Lewis stated he would reach out to the parks advisory board with additional information and give them a few weeks to respond. He added if the additional statistics on community support didn’t sway them, he would approach the WCA and seek to take the matter directly to the BOCC.

Making his report, District Manager Andy Mendenhall stated he had received word that developer Grady Pridgen was clearing land on Tate Lane adjacent to the railroad tracks for townhomes. Called Westchase Station, the original plan called for just over three dozen townhomes. Mendenhall stated that the parcel’s development would change the CDD assessment of it. “I had reached out to his offices on Friday,” he said, adding he had not heard back yet.

CDD Field Manager Doug Mays offered his praise for Greens gatehouse guard Mac Joseph, who responded quickly with a fire extinguisher when a car, in flames, pulled beneath the gate house wings. Mays stated that Joseph’s quick action kept the fire from spreading to the gatehouse until the fire department responded.

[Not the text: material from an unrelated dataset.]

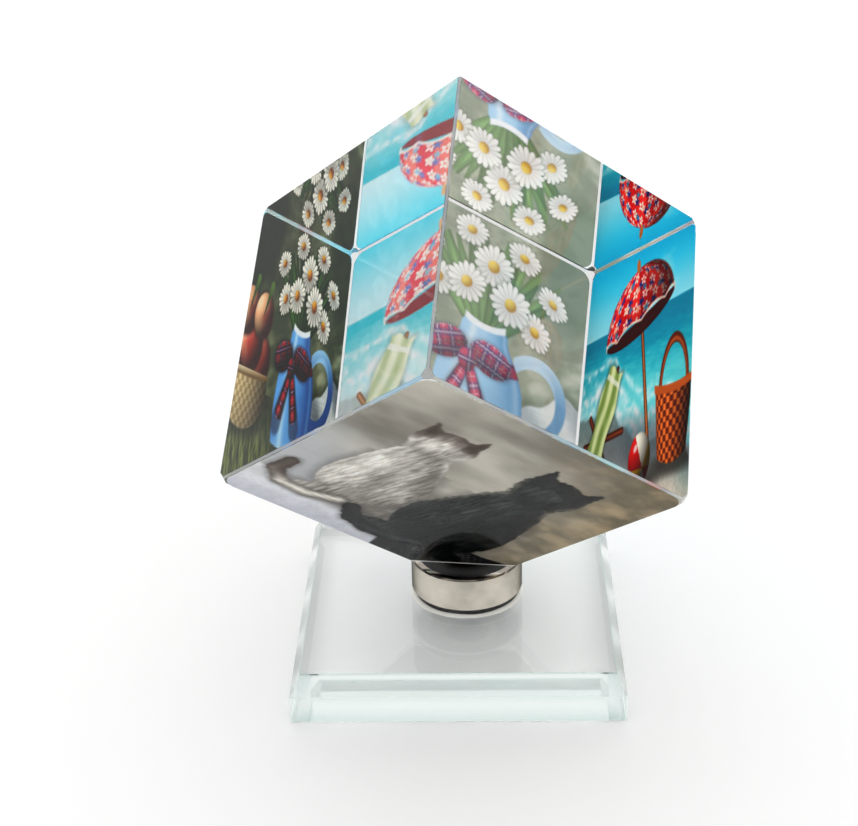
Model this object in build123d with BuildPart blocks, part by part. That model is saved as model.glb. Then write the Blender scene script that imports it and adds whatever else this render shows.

Whyte added the insurance company was responsive to the $10,000 in damage that did occur to the surrounding asphalt and the gatehouse’s security cameras.

After Chair Lewis described the district’s recent workshop addressing street tree policy as productive, CDD Arborist Mark Hughes circulated a proposal for $15,000 that would inventory and make notes about all the street trees currently maintained by the district. He stated the information would be incorporated into the CDD’s GIS mapping system and would be a valuable tool if kept updated. The inventory represents the first part of the district’s new street tree program, whose goal is to preserve the existing street tree canopy while incorporating replacement trees for oaks whose damage cannot be ameliorated.

After Supervisor Ross briefly discussed some of his concerns about one of Hughes’ suggested replacement trees – Japanese blueberry, supervisors approved the bid unanimously.

After Office Manager Whyte requested supervisors submit any wish list items for research and incorporation into the upcoming draft 2023 budget, supervisors adjourned at 4:50 p.m.